◆ **Supplied material**:

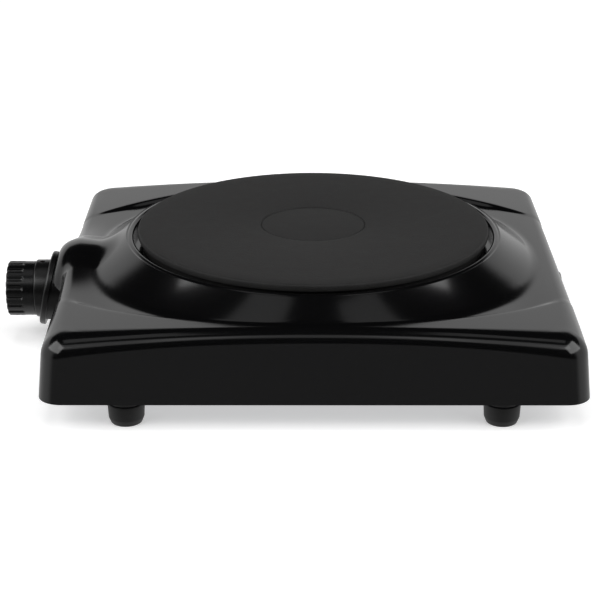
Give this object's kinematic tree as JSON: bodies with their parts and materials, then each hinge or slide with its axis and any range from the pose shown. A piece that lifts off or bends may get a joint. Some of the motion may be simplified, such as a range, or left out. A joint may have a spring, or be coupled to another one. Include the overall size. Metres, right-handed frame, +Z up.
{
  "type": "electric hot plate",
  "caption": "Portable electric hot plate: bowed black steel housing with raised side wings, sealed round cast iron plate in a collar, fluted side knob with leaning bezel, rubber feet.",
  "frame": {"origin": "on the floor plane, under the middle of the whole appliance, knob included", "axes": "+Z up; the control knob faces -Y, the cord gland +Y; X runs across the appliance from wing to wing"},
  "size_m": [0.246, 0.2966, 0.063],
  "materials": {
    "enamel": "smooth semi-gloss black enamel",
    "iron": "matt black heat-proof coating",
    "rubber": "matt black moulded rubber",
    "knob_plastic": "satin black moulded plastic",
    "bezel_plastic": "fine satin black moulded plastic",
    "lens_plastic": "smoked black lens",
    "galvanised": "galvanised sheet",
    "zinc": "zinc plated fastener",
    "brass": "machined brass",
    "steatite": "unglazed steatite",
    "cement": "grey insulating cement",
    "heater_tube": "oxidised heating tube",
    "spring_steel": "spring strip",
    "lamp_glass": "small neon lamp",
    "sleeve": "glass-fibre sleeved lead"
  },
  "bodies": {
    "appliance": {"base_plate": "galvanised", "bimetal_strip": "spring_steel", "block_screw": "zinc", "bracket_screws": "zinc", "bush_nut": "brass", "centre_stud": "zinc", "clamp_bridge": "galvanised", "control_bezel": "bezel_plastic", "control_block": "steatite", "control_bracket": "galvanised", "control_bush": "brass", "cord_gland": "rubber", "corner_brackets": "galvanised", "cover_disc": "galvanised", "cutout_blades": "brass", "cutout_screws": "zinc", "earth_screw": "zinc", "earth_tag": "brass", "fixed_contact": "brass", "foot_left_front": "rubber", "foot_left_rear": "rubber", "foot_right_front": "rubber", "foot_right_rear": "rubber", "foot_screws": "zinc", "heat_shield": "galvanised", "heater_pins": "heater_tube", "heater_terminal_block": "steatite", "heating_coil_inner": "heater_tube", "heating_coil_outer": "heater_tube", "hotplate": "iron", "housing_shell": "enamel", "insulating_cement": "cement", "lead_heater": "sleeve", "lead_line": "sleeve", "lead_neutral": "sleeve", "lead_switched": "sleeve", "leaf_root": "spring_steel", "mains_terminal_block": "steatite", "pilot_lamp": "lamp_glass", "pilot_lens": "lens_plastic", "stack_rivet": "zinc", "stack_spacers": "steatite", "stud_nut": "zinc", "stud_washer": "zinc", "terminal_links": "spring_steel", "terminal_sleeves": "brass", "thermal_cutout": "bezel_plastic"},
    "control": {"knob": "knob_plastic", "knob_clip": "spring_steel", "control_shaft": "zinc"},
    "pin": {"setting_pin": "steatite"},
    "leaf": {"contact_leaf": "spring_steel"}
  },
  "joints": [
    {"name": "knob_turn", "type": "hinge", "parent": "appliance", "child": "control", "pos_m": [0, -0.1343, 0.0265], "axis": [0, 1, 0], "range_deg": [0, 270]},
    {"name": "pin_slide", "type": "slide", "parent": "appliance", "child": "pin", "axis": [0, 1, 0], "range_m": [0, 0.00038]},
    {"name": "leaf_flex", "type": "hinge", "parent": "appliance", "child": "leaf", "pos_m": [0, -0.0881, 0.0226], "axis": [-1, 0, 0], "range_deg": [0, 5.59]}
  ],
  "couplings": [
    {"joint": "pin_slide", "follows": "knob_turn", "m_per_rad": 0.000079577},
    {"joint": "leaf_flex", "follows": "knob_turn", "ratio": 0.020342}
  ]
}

◆ **Task objective**:
Each line in the data that holds the string "axis" should be found and copied.

◆ **Problem solution**:
Give this object's kinematic tree as JSON: bodies with their parts and materials, then each hinge or slide with its axis and any range from the pose shown. A piece that lifts off or bends may get a joint. Some of the motion may be simplified, such as a range, or left out. A joint may have a spring, or be coupled to another one. Include the overall size. Metres, right-handed frame, +Z up.
    {"name": "knob_turn", "type": "hinge", "parent": "appliance", "child": "control", "pos_m": [0, -0.1343, 0.0265], "axis": [0, 1, 0], "range_deg": [0, 270]},
    {"name": "pin_slide", "type": "slide", "parent": "appliance", "child": "pin", "axis": [0, 1, 0], "range_m": [0, 0.00038]},
    {"name": "leaf_flex", "type": "hinge", "parent": "appliance", "child": "leaf", "pos_m": [0, -0.0881, 0.0226], "axis": [-1, 0, 0], "range_deg": [0, 5.59]}